— Begin —

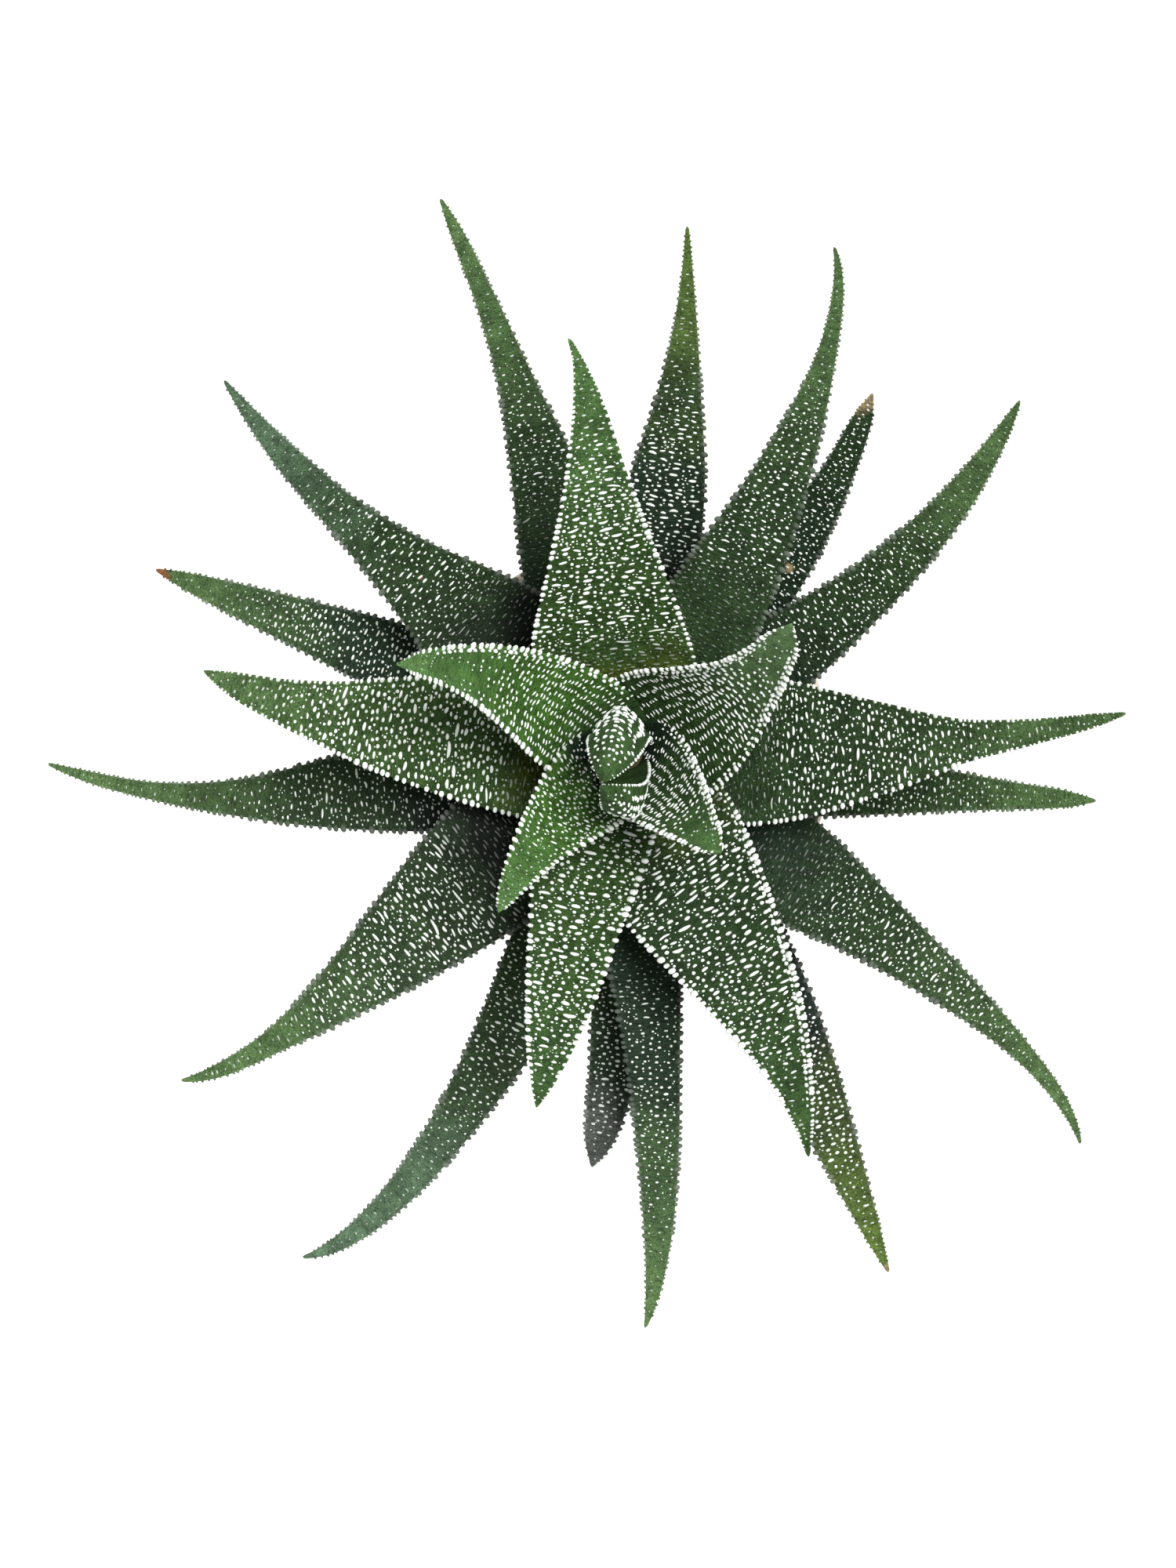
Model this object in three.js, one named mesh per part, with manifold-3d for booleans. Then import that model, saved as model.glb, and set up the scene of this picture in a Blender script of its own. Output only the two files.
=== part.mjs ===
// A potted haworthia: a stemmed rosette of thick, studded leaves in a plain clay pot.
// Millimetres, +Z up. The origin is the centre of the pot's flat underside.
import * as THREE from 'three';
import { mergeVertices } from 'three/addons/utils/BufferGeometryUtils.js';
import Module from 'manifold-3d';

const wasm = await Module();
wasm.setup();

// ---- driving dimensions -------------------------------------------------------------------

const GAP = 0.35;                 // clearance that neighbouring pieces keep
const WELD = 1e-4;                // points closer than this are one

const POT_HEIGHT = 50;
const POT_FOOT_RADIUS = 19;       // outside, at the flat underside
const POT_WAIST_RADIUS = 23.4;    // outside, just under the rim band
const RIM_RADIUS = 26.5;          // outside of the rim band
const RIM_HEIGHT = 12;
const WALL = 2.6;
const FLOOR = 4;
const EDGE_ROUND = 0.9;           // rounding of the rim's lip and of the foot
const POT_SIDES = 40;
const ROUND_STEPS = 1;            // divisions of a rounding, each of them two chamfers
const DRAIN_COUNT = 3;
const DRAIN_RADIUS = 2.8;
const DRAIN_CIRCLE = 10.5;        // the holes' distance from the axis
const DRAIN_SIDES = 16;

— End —

WRITTEN REQUEST:
Take the data above and return it exactly.

FINAL ANSWER:
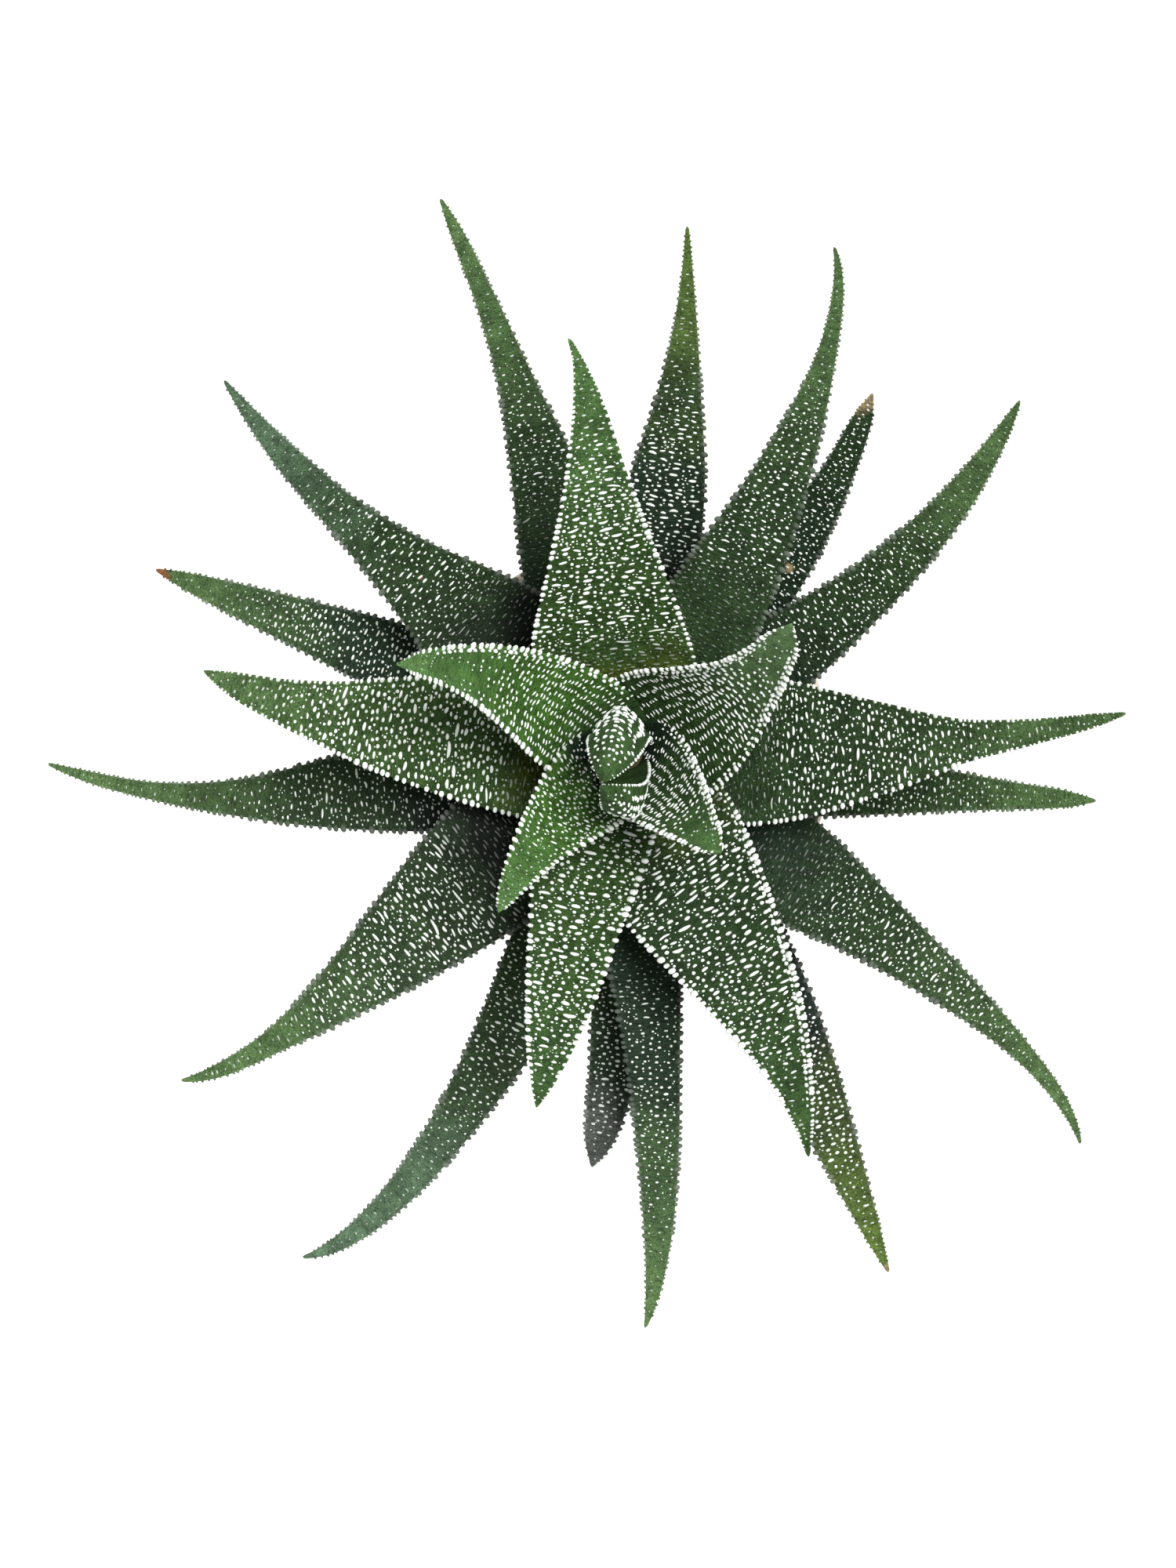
Model this object in three.js, one named mesh per part, with manifold-3d for booleans. Then import that model, saved as model.glb, and set up the scene of this picture in a Blender script of its own. Output only the two files.
=== part.mjs ===
// A potted haworthia: a stemmed rosette of thick, studded leaves in a plain clay pot.
// Millimetres, +Z up. The origin is the centre of the pot's flat underside.
import * as THREE from 'three';
import { mergeVertices } from 'three/addons/utils/BufferGeometryUtils.js';
import Module from 'manifold-3d';

const wasm = await Module();
wasm.setup();

// ---- driving dimensions -------------------------------------------------------------------

const GAP = 0.35;                 // clearance that neighbouring pieces keep
const WELD = 1e-4;                // points closer than this are one

const POT_HEIGHT = 50;
const POT_FOOT_RADIUS = 19;       // outside, at the flat underside
const POT_WAIST_RADIUS = 23.4;    // outside, just under the rim band
const RIM_RADIUS = 26.5;          // outside of the rim band
const RIM_HEIGHT = 12;
const WALL = 2.6;
const FLOOR = 4;
const EDGE_ROUND = 0.9;           // rounding of the rim's lip and of the foot
const POT_SIDES = 40;
const ROUND_STEPS = 1;            // divisions of a rounding, each of them two chamfers
const DRAIN_COUNT = 3;
const DRAIN_RADIUS = 2.8;
const DRAIN_CIRCLE = 10.5;        // the holes' distance from the axis
const DRAIN_SIDES = 16;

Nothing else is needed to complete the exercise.